De l'ancien journaliste lyonnais et romancier à succes Sorj Chalandon, on a lu Mon traitre, Le jour d’avant,mais on avait raté son roman probablement le plus personnel et le plus autobiographique.
L’occasion de se rattraper avec cette adaptation de Sébastien Gnaedig. était donc idéale d'autant que l'adaptation est aussi brillante que fascinante
A la question « profession du père », le jeune garçon, Emile, ne sait pas quoi répondre. Son père, affabulateur hors pair, se dit à tour de rôle : agent secret, chanteur du groupe des compagnons de la chanson, footballeur, parachutiste, ami puis ennemi du Général de Gaulle.

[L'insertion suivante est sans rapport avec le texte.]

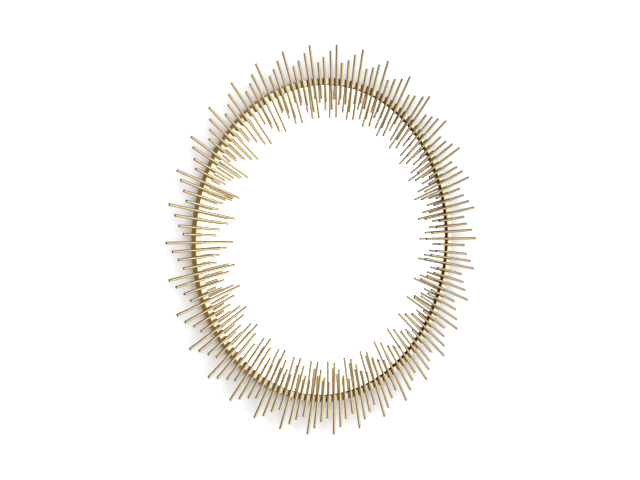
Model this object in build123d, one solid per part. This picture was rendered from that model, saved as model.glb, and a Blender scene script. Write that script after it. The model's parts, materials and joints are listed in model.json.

Son père a beau le maltraiter, le rabaisser sans cesse, le frapper, Emile n’a de cesse de chercher son amour, d’essayer de se fondre dans le décor de cet appartement triste, de tenter de ne pas le décevoir une autre fois. Je me suis demandée comment on arrive à se construire après une telle enfance et comment l’auteur a réussi à être père un jour (il a 3 filles) après avoir vécu tant d’années avec ce modèle de père sous les yeux.
Ce père, on ne peut que le mépriser, le hair, malgré sa folie (peut-on tout pardonner à quelqu’un sous prétexte qu’il est malade ?) mais peut-être que j’ai encore plus haï cette mère qui n’agit pas. Terrorisée, elle devient complice de son mari dont elle excuse toujours les comportements d’un « tu connais ton père ».
Gnaedig dessine cela avec un trait simple, un noir et blanc légèrement charbonneux, parfaitement adapté à l’ambiance et aux mœurs archaïques de l’époque.
On est profondément touchés par cet enfant qui veut croire aux délires de son père jusqu’à ce qu’il comprenne en grandissant, par cet enfant qui semble toujours animé – même faiblement -par l’espoir d’un futur plus gai, plus libre (l’appartement, le trio familial ressemblent vite à une prison).
Le dessin en noir et blanc de Sébastien Gnaedig révèle aussi bien le côté plombant du quotidien d’Emile, la violence que le côté burlesque des aventures dans lesquelles le père entraîne son fils.
Une fois qu'on referme cette BD, on a terriblement envie de lire le roman dont il est tiré , Profession du père, de Sorj Chalendon. pour pouvoir allégrement comparer les deux!